Federal judge should not have tossed case over late-filed document, 9th Circuit says
U.S. District Judge Manuel Real in 2016. Photo from Wikimedia Commons.
U.S. District Judge Manuel Real acted too harshly when he tossed a case because a document was filed a week past the deadline, according to the 9th U.S. Circuit Court of Appeals at San Francisco.
Real, who died in June at the age of 95, “was known for his pleasant manner in social settings but abrasiveness on the bench,” according to a July 1 obituary by the Metropolitan News-Enterprise. An effort to impeach him in 2006 did not succeed.
In the case before the 9th Circuit, Real tossed a suit by a frozen yogurt franchisee for what he deemed to be a “pattern of repeated [filing] errors and local rule violations” that suggested “more than mere inadvertence.”
The franchisee, the Cantran Group Inc., “had no history of delay and promptly corrected deficiencies in its filings that the district court flagged,” the appeals court.
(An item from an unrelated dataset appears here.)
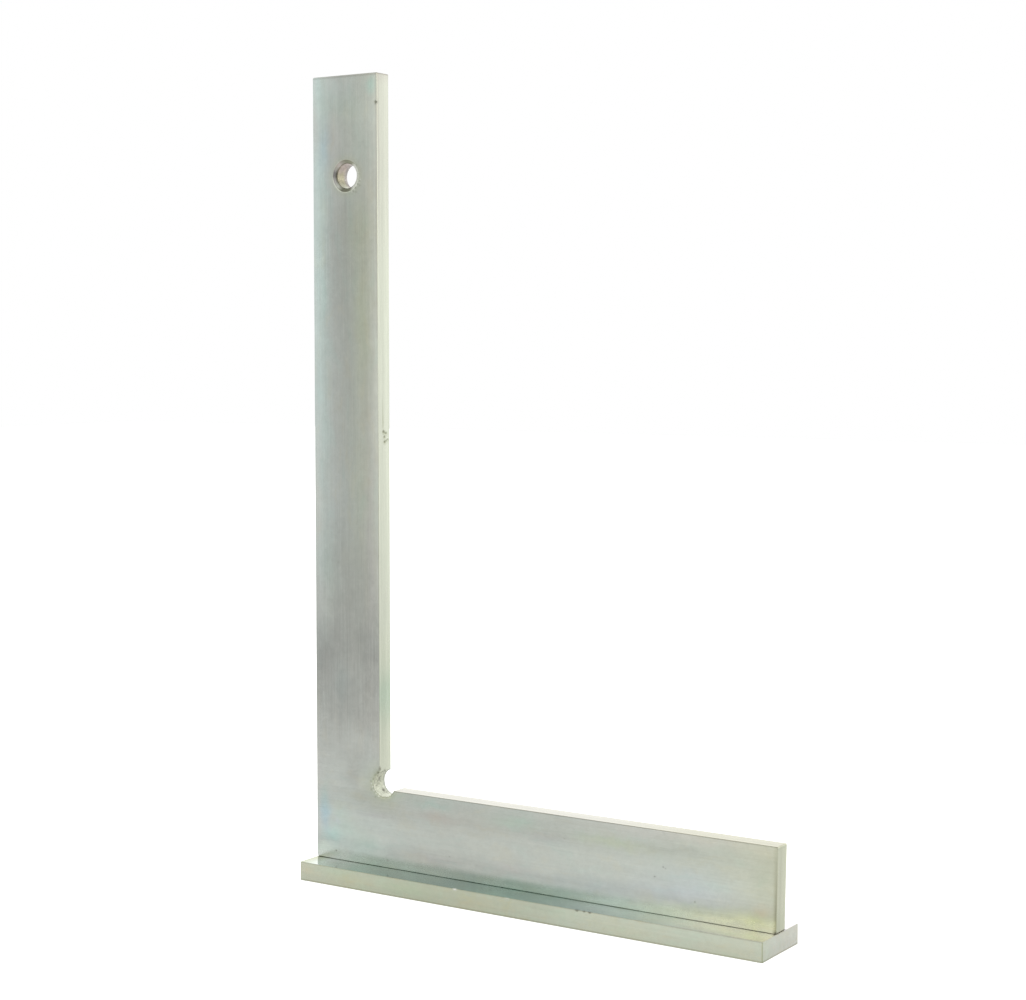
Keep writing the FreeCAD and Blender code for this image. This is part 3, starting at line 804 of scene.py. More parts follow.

Real tossed Cantran’s case in September 2018 because the franchisee was a week late in filing briefs opposing a motion to dismiss. The late-filed opposition briefs also violated a local rule limiting briefs and memoranda to 25 pages, Real said.
Real denied a motion for consideration in November 2018.
According to the 9th Circuit, Real could have considered less drastic measures such as striking the opposition briefs or extending the defendants’ time to respond to those briefs.